How Infertility Destroyed My Self-Esteem

Years of frustration and shame dealing with infertility left me feeling heartbroken and hollow. But lately I’ve had a change of heart; I refuse to let infertility define me or take away my spark.

I’ve always been a relatively confident, self-possessed person. I was first to raise my hand in school. First to ask the kids playing basketball if I could join. I once even asked a boy to prom (he said no). I just wasn’t a meek or mild person. And while I still had all the normal self-conscious thoughts young women have (primarily, “Does this dress make my hips look big?”), I mostly felt pretty good about myself. I felt worthy….of my voice…of love…of success.

Fast forward to 2014 when my husband Brad and I first started trying to have children. Each month felt like a complete and total failure. Even the first few months of trying made me panic and turn against my body…why was it not working? What was I doing wrong? Was my body malfunctioning?

The longer we tried, the more worthless I felt. The more worthless I felt, the more I hated myself for letting infertility dictate my moods, life and personality.

As time ticked on, more and more of my friends got pregnant without drama.
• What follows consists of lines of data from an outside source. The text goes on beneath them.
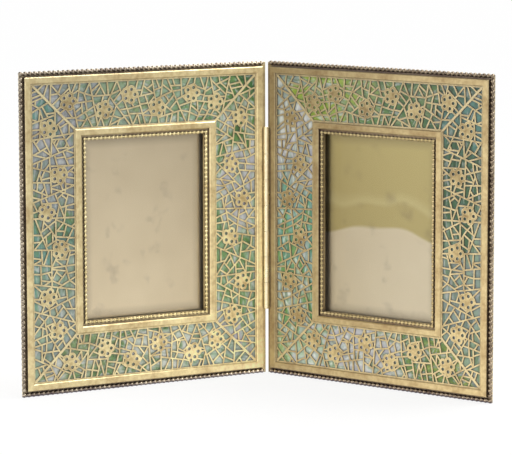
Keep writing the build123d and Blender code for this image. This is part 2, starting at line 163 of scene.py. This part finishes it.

# The brass plates behind the picture glass: the front has clouds, stains, painted shade along the
# edges of the opening, painted light at the foot and painted shade at the top and, on the right
# leaf, a painted reflection: a darker upper tone that ends in a wave, with a thin line above the wave
plate_looks = {
    "left": {
        "pale": (0.76, 0.605, 0.435), "clouded": (0.6, 0.465, 0.32), "rough": 0.3,
        "foot": 1.26, "head": 0.7, "upper_share": 0.0,
    },
    "right": {
        "pale": (0.6, 0.49, 0.365), "clouded": (0.54, 0.435, 0.32), "rough": 0.34,
        "foot": 1.2, "head": 0.92, "upper_share": 1.0,
    },
}
plate_metallic = 0.85
plate_front_range = (0.4, 0.6)
plate_back_colour = (0.56, 0.47, 0.27, 1.0)
plate_reflection_colour = (0.43, 0.335, 0.155, 1.0)
plate_reflection_thread_colour = (0.53, 0.43, 0.23, 1.0)
plate_reflection_thread_share = 0.6
plate_edge_shade_colour = (0.1, 0.075, 0.06, 1.0)
plate_edge_shade_reach = 0.008
plate_edge_shade_share = 0.4
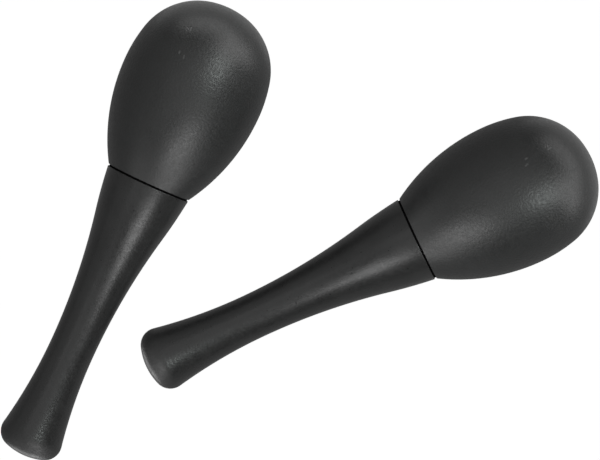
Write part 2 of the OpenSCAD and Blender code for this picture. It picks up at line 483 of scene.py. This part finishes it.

This of course made me feel even worse. I grew jealous, impatient and bitter. I started throwing daily pity parties. I played my favorite game, “Why them? Why not me?” which made me even more reclusive. I disappeared from Facebook. I sunk into my bed. I watched a lot of Netflix. I couldn’t deal with anyone who was happy or well-adjusted or confident. I only wanted to be around other self-loathing, depressed people. Or (preferably) no people at all.

I’ve never felt worse about myself than I did those first two years battling infertility. All the bad breakups, pimples, final exams, hungover mornings, bad decisions and embarrassing moments combined didn’t make me feel half as worthless as my infertility did. I felt defective. Like I just wasn’t willing my ovaries into submission hard enough. Like they were dogs that just needed to be trained to ovulate.

The worst part? I could feel my personality shifting underneath me, like some emotional tectonic plates. And I hated it. Who was I if I wasn’t the brash, strong, creative, confident woman asking for what she needed? I hated this new turn my personality was taking…this woman was not me. And this self-loathing made me retreat even further into myself.

A thought I kept returning to was: if a relatively well-adjusted, confident, outgoing woman like myself was reacting this way to infertility, what havoc was it wrecking on quieter, more emotionally vulnerable women? What were they going through? How was this changing them? How was this affecting their lives, friendships and marriages?

It was an intense question…mostly because there wasn’t a definitive answer. Only my speculation. This thought was actually the impetus for creating Fruitful. I know first-hand how epically long and hopeless infertility can feel…like one long Game-of-Thrones-style-winter that never melts into spring.

But we cannot let infertility define us. I know it feels like the most important thing in our lives right now. The defining feature. But I assure you, IT IS NOT.

We are so much more than our infertility. We are strong, creative, compassionate, curious humans. We change the world with our work. We push our bodies. We snuggle our pets. We support our friends. I know it feels like we will not be complete people until we conceive…but we are complete now. Our lives are still churning and we miss the joy and the beautiful moments when we choose to collapse into ourselves.

It’s our responsibility to not allow infertility to define us. To not let it take one more thing away from us, let alone our spark. Our personality. We need to actively fight against it and reclaim our joy. Our confidence. Infertility can destroy everything if we let it. It ruins bank accounts, friendships, marriages…but that’s (mostly) optional.

Overcoming the emotional trials of infertility is not easy. And it’s certainly not fast. It’s a marathon in discomfort, for sure. And I for one, have always hated marathons. Hell, I even hate 5Ks! But it’s our job to stay strong. To stay ourselves. To refuse to collapse under its weight. And together? I know we can do it.